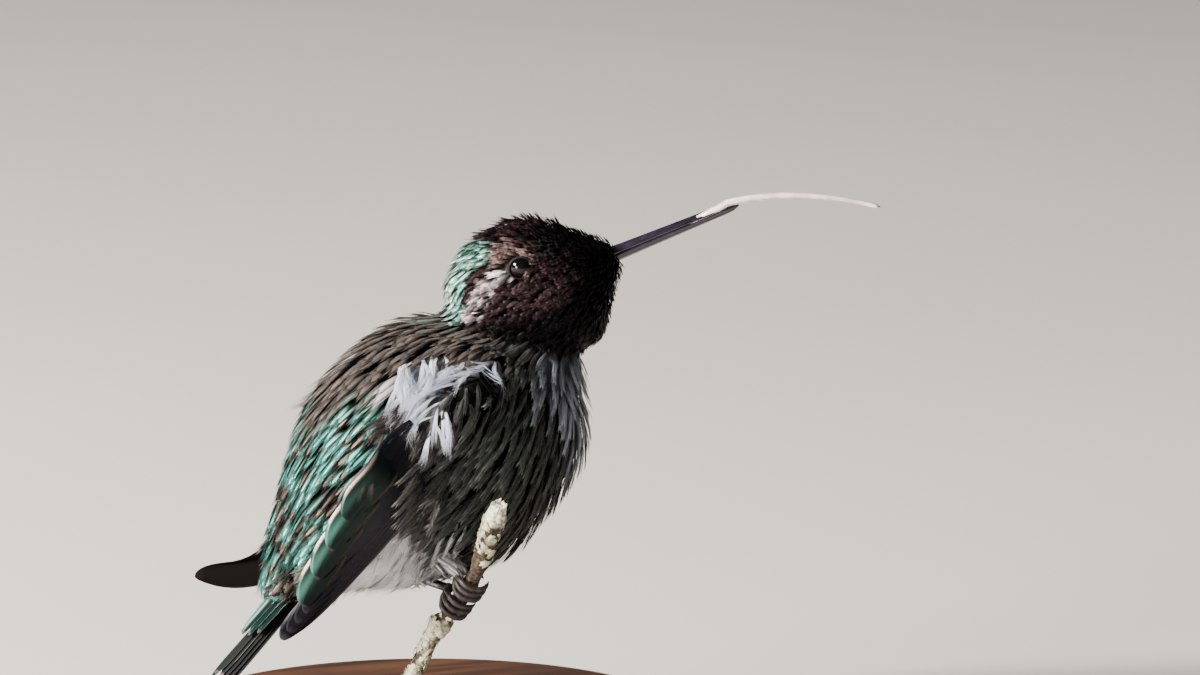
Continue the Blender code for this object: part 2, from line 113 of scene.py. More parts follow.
def head_place(p):
    """Ahead, sideways and up of the middle of the head, and how far above the throat's cut."""
    r = p - HEAD_CENTRE
    return r @ HEAD_AHEAD, np.abs(r @ HEAD_RIGHT), r @ HEAD_UP, (p - HEAD_CUT) @ HEAD_CUT_UP


BILL_BASE = head_point(10.6, 0, -3.4)
print("bill leaves the face at", np.round(BILL_BASE, 1))


# %% [markdown]
# Colours are written as they look on a screen, as hex, and turned to the linear values that light
# adds up in by one function.

# %% Colour and material helpers
def linear(code):
    """An sRGB hex colour as linear red, green and blue."""
    parts = np.array([int(code[i:i + 2], 16) for i in (1, 3, 5)]) / 255
    return np.where(parts <= 0.04045, parts / 12.92, ((parts + 0.055) / 1.055) ** 2.4)


def add_node(tree, kind, inputs=None, stops=(), **settings):
    """Add one node. Inputs hold a socket or a value by name or number; stops are a ramp's colours."""
    node = tree.nodes.new(kind)
    for name, value in settings.items():
        setattr(node, name, value)
    for target, source in (inputs or {}).items():
        if isinstance(source, bpy.types.NodeSocket):
            tree.links.new(source, node.inputs[target])
        else:
            node.inputs[target].default_value = source
    if stops:
        elements = node.color_ramp.elements
        while len(elements) < len(stops):
            elements.new(0.5)
        for element, (place, code) in zip(elements, stops):
            element.position = place
            element.color = (*linear(code), 1)
    return node


def new_material(name, roughness, **shader_inputs):
    """A Principled material with its tree and shader."""
    made = bpy.data.materials.new(name)
    made.use_nodes = True
    tree = made.node_tree
    shader = tree.nodes["Principled BSDF"]
    for key, value in {"Roughness": roughness, **shader_inputs}.items():
        shader.inputs[key.replace("_", " ")].default_value = value
    return made, tree, shader


def wire(tree, shader, colour, height=None, strength=0.0, depth_mm=0.0):
    """Give a shader its colour and, where a height is given, a fine relief."""
    tree.links.new(colour, shader.inputs["Base Color"])
    if height is not None:
        relief = add_node(tree, "ShaderNodeBump",
                          {"Height": height, "Strength": strength, "Distance": depth_mm * MM})
        tree.links.new(relief.outputs["Normal"], shader.inputs["Normal"])


def grained(name, roughness, stops, grains, detail, stretch=None, turn=(0, 0, 0), distortion=0.0,
            strength=0.0, depth_mm=0.0, **shader_inputs):
    """A material whose colour and relief follow one noise; grains is their number to the metre."""
    made, tree, shader = new_material(name, roughness, **shader_inputs)
    place = add_node(tree, "ShaderNodeTexCoord").outputs["Object"]
    if stretch:
        place = add_node(tree, "ShaderNodeMapping",
                         {"Vector": place, "Rotation": turn, "Scale": stretch}).outputs["Vector"]
    noise = add_node(tree, "ShaderNodeTexNoise", {"Vector": place, "Scale": grains, "Detail": detail,
                                                  "Distortion": distortion}).outputs["Fac"]
    tone = add_node(tree, "ShaderNodeValToRGB", {"Fac": noise}, stops)
    wire(tree, shader, tone.outputs["Color"], noise if strength else None, strength, depth_mm)
    return made


print("black and white as light", linear("#000000"), linear("#ffffff"))

# %% [markdown]
# A feather's colour rides on the mesh as a colour attribute called markings, worked out from where on
# the bird the feather is rooted. Barbs are too fine to show, so the shader draws them as clumps about a
# tenth of a millimetre apart, slanting out from the shaft, from the feather's own vane map.
# Down is matt with a soft sheen. Iridescent barbs are flat plates that mirror one colour, so they are
# part metallic. Flight feathers are harder and smoother.

# %% Feather materials
BARB_CLUMP = 0.11  # mm from one clump of barbs to the next
BARB_SLANT = 1.1  # mm that a barb runs towards the tip for each mm out from the shaft


def feather_material(name, roughness, metallic, sheen_and_painted_highlight, gloss, barb_depth, barb_tone):
    """Barbs in slanting clumps over the markings; the tone darkens the clefts between them."""
    made, tree, shader = new_material(name, roughness, Metallic=metallic, Sheen_Weight=sheen_and_painted_highlight,
                                      Sheen_Roughness=0.45, Specular_IOR_Level=gloss)
    vane = add_node(tree, "ShaderNodeUVMap", uv_map="vane")
    split = add_node(tree, "ShaderNodeSeparateXYZ", {"Vector": vane.outputs["UV"]})
    out = add_node(tree, "ShaderNodeMath", {0: split.outputs["Y"]}, operation="ABSOLUTE")
    slant = add_node(tree, "ShaderNodeMath", {0: out.outputs[0], 1: -BARB_SLANT, 2: split.outputs["X"]},
                     operation="MULTIPLY_ADD")
    fine = add_node(tree, "ShaderNodeMath", {0: slant.outputs[0], 1: math.tau / BARB_CLUMP},
                    operation="MULTIPLY")
    wave = add_node(tree, "ShaderNodeMath", {0: fine.outputs[0]}, operation="SINE")
    soft = add_node(tree, "ShaderNodeMapRange",
                    {"Value": wave.outputs[0], "From Min": -1, "To Min": 1 - barb_tone})
    markings = add_node(tree, "ShaderNodeAttribute", attribute_name="markings")
    mixed = add_node(tree, "ShaderNodeMix",
                     {"Factor": 1.0, 6: markings.outputs["Color"], 7: soft.outputs["Result"]},
                     data_type="RGBA", blend_type="MULTIPLY")
    wire(tree, shader, mixed.outputs[2], wave.outputs[0], barb_depth, 0.012)
    return made


# Loose barbs scatter light: matt, with a faint bloom at the edge.
DOWN = feather_material("downy feather, soft barbs", 0.85, 0.0, 0.15, 0.2, 0.2, 0.1)
# Closed vanes are a little smoother, and their barbs show as lines.
CONTOUR = feather_material("contour feather, keratin barbs", 0.6, 0.0, 0.08, 0.35, 0.4, 0.28)
# Flat barbules shine like tinted metal.
IRIDESCENT = feather_material("iridescent feather, mirror-like barbules", 0.32, 0.6, 0.0, 0.35, 0.5,
                              0.35)
# The throat's barbules mirror light forwards only, so from the side they stay nearly black.
GORGET = feather_material("gorget scale, dark away from the light", 0.4, 0.5, 0.0, 0.14, 0.5, 0.35)
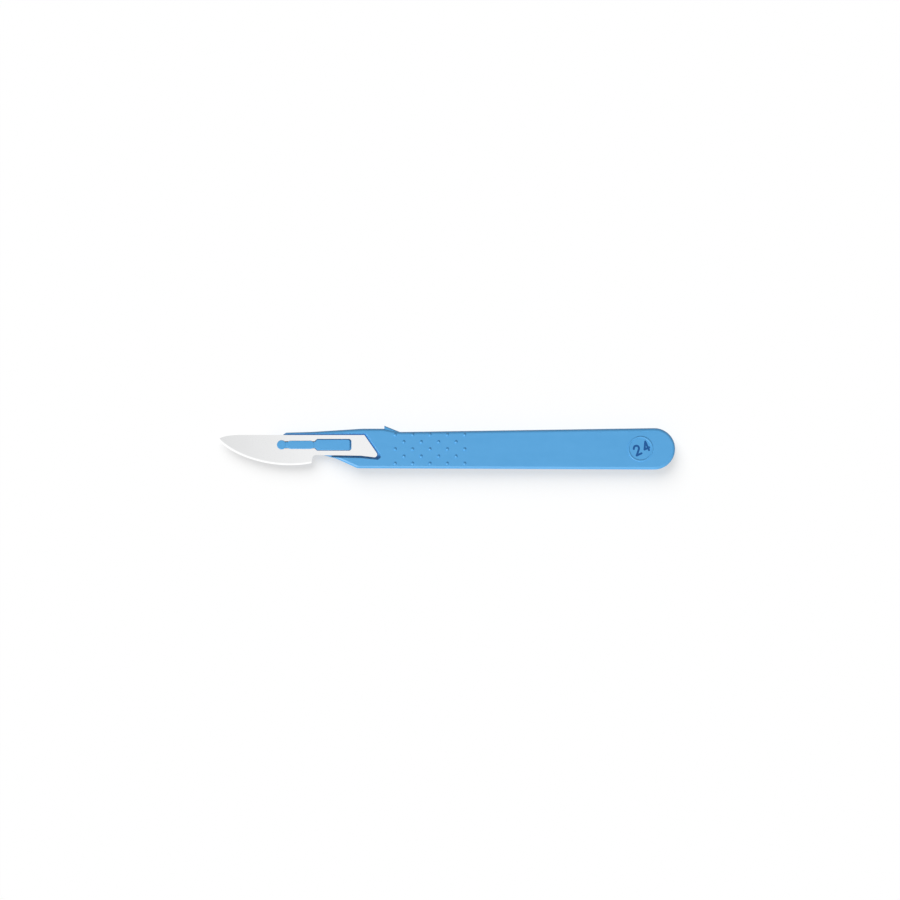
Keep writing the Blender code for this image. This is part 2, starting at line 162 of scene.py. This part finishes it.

....

Every line of the material must be returned exactly as it appears.

## Correct result
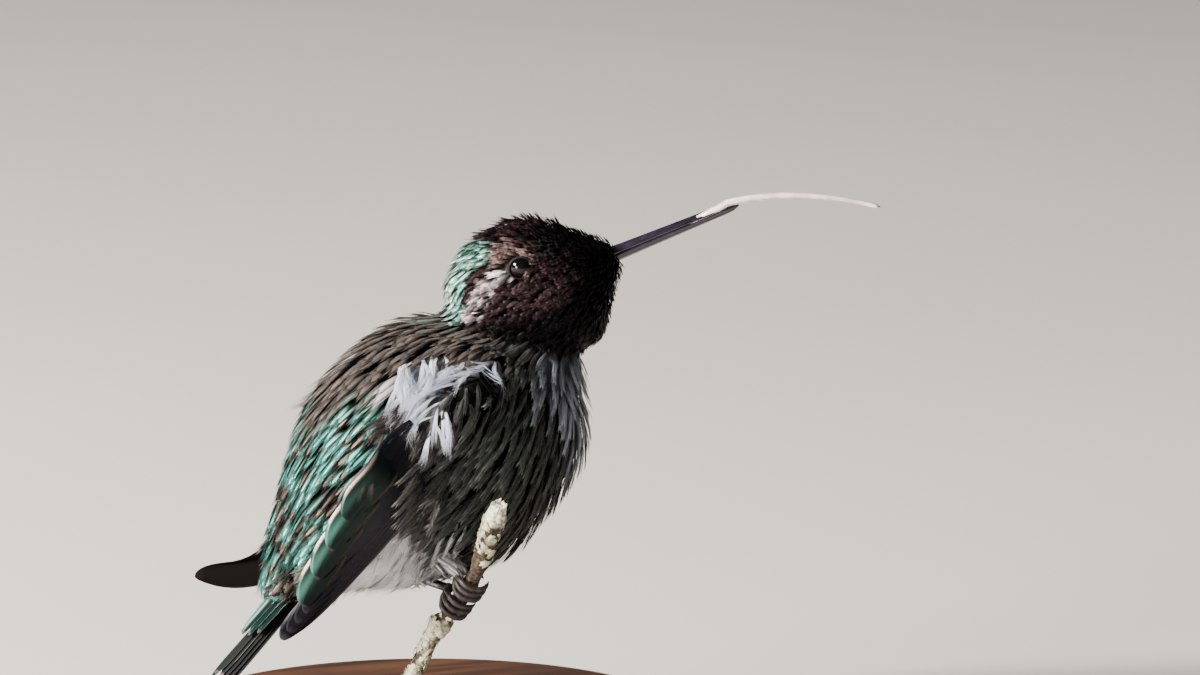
Continue the Blender code for this object: part 2, from line 113 of scene.py. More parts follow.
def head_place(p):
    """Ahead, sideways and up of the middle of the head, and how far above the throat's cut."""
    r = p - HEAD_CENTRE
    return r @ HEAD_AHEAD, np.abs(r @ HEAD_RIGHT), r @ HEAD_UP, (p - HEAD_CUT) @ HEAD_CUT_UP


BILL_BASE = head_point(10.6, 0, -3.4)
print("bill leaves the face at", np.round(BILL_BASE, 1))


# %% [markdown]
# Colours are written as they look on a screen, as hex, and turned to the linear values that light
# adds up in by one function.

# %% Colour and material helpers
def linear(code):
    """An sRGB hex colour as linear red, green and blue."""
    parts = np.array([int(code[i:i + 2], 16) for i in (1, 3, 5)]) / 255
    return np.where(parts <= 0.04045, parts / 12.92, ((parts + 0.055) / 1.055) ** 2.4)


def add_node(tree, kind, inputs=None, stops=(), **settings):
    """Add one node. Inputs hold a socket or a value by name or number; stops are a ramp's colours."""
    node = tree.nodes.new(kind)
    for name, value in settings.items():
        setattr(node, name, value)
    for target, source in (inputs or {}).items():
        if isinstance(source, bpy.types.NodeSocket):
            tree.links.new(source, node.inputs[target])
        else:
            node.inputs[target].default_value = source
    if stops:
        elements = node.color_ramp.elements
        while len(elements) < len(stops):
            elements.new(0.5)
        for element, (place, code) in zip(elements, stops):
            element.position = place
            element.color = (*linear(code), 1)
    return node


def new_material(name, roughness, **shader_inputs):
    """A Principled material with its tree and shader."""
    made = bpy.data.materials.new(name)
    made.use_nodes = True
    tree = made.node_tree
    shader = tree.nodes["Principled BSDF"]
    for key, value in {"Roughness": roughness, **shader_inputs}.items():
        shader.inputs[key.replace("_", " ")].default_value = value
    return made, tree, shader


def wire(tree, shader, colour, height=None, strength=0.0, depth_mm=0.0):
    """Give a shader its colour and, where a height is given, a fine relief."""
    tree.links.new(colour, shader.inputs["Base Color"])
    if height is not None:
        relief = add_node(tree, "ShaderNodeBump",
                          {"Height": height, "Strength": strength, "Distance": depth_mm * MM})
        tree.links.new(relief.outputs["Normal"], shader.inputs["Normal"])


def grained(name, roughness, stops, grains, detail, stretch=None, turn=(0, 0, 0), distortion=0.0,
            strength=0.0, depth_mm=0.0, **shader_inputs):
    """A material whose colour and relief follow one noise; grains is their number to the metre."""
    made, tree, shader = new_material(name, roughness, **shader_inputs)
    place = add_node(tree, "ShaderNodeTexCoord").outputs["Object"]
    if stretch:
        place = add_node(tree, "ShaderNodeMapping",
                         {"Vector": place, "Rotation": turn, "Scale": stretch}).outputs["Vector"]
    noise = add_node(tree, "ShaderNodeTexNoise", {"Vector": place, "Scale": grains, "Detail": detail,
                                                  "Distortion": distortion}).outputs["Fac"]
    tone = add_node(tree, "ShaderNodeValToRGB", {"Fac": noise}, stops)
    wire(tree, shader, tone.outputs["Color"], noise if strength else None, strength, depth_mm)
    return made


print("black and white as light", linear("#000000"), linear("#ffffff"))

# %% [markdown]
# A feather's colour rides on the mesh as a colour attribute called markings, worked out from where on
# the bird the feather is rooted. Barbs are too fine to show, so the shader draws them as clumps about a
# tenth of a millimetre apart, slanting out from the shaft, from the feather's own vane map.
# Down is matt with a soft sheen. Iridescent barbs are flat plates that mirror one colour, so they are
# part metallic. Flight feathers are harder and smoother.

# %% Feather materials
BARB_CLUMP = 0.11  # mm from one clump of barbs to the next
BARB_SLANT = 1.1  # mm that a barb runs towards the tip for each mm out from the shaft


def feather_material(name, roughness, metallic, sheen_and_painted_highlight, gloss, barb_depth, barb_tone):
    """Barbs in slanting clumps over the markings; the tone darkens the clefts between them."""
    made, tree, shader = new_material(name, roughness, Metallic=metallic, Sheen_Weight=sheen_and_painted_highlight,
                                      Sheen_Roughness=0.45, Specular_IOR_Level=gloss)
    vane = add_node(tree, "ShaderNodeUVMap", uv_map="vane")
    split = add_node(tree, "ShaderNodeSeparateXYZ", {"Vector": vane.outputs["UV"]})
    out = add_node(tree, "ShaderNodeMath", {0: split.outputs["Y"]}, operation="ABSOLUTE")
    slant = add_node(tree, "ShaderNodeMath", {0: out.outputs[0], 1: -BARB_SLANT, 2: split.outputs["X"]},
                     operation="MULTIPLY_ADD")
    fine = add_node(tree, "ShaderNodeMath", {0: slant.outputs[0], 1: math.tau / BARB_CLUMP},
                    operation="MULTIPLY")
    wave = add_node(tree, "ShaderNodeMath", {0: fine.outputs[0]}, operation="SINE")
    soft = add_node(tree, "ShaderNodeMapRange",
                    {"Value": wave.outputs[0], "From Min": -1, "To Min": 1 - barb_tone})
    markings = add_node(tree, "ShaderNodeAttribute", attribute_name="markings")
    mixed = add_node(tree, "ShaderNodeMix",
                     {"Factor": 1.0, 6: markings.outputs["Color"], 7: soft.outputs["Result"]},
                     data_type="RGBA", blend_type="MULTIPLY")
    wire(tree, shader, mixed.outputs[2], wave.outputs[0], barb_depth, 0.012)
    return made


# Loose barbs scatter light: matt, with a faint bloom at the edge.
DOWN = feather_material("downy feather, soft barbs", 0.85, 0.0, 0.15, 0.2, 0.2, 0.1)
# Closed vanes are a little smoother, and their barbs show as lines.
CONTOUR = feather_material("contour feather, keratin barbs", 0.6, 0.0, 0.08, 0.35, 0.4, 0.28)
# Flat barbules shine like tinted metal.
IRIDESCENT = feather_material("iridescent feather, mirror-like barbules", 0.32, 0.6, 0.0, 0.35, 0.5,
                              0.35)
# The throat's barbules mirror light forwards only, so from the side they stay nearly black.
GORGET = feather_material("gorget scale, dark away from the light", 0.4, 0.5, 0.0, 0.14, 0.5, 0.35)
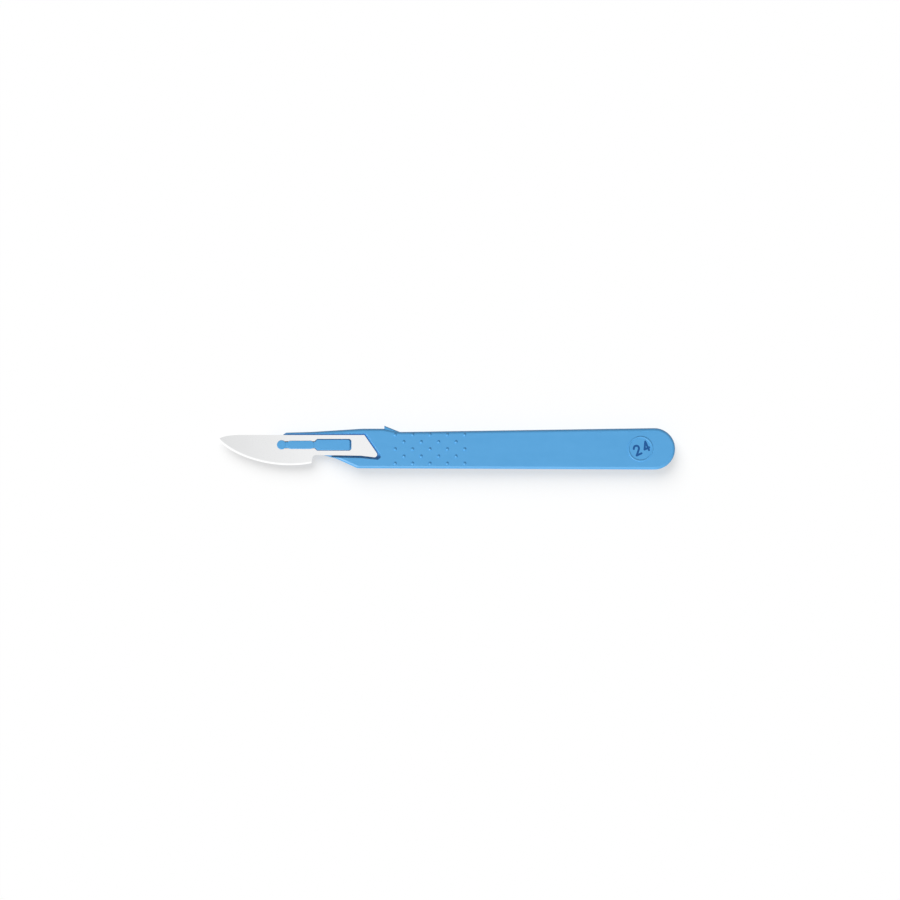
Keep writing the Blender code for this image. This is part 2, starting at line 162 of scene.py. This part finishes it.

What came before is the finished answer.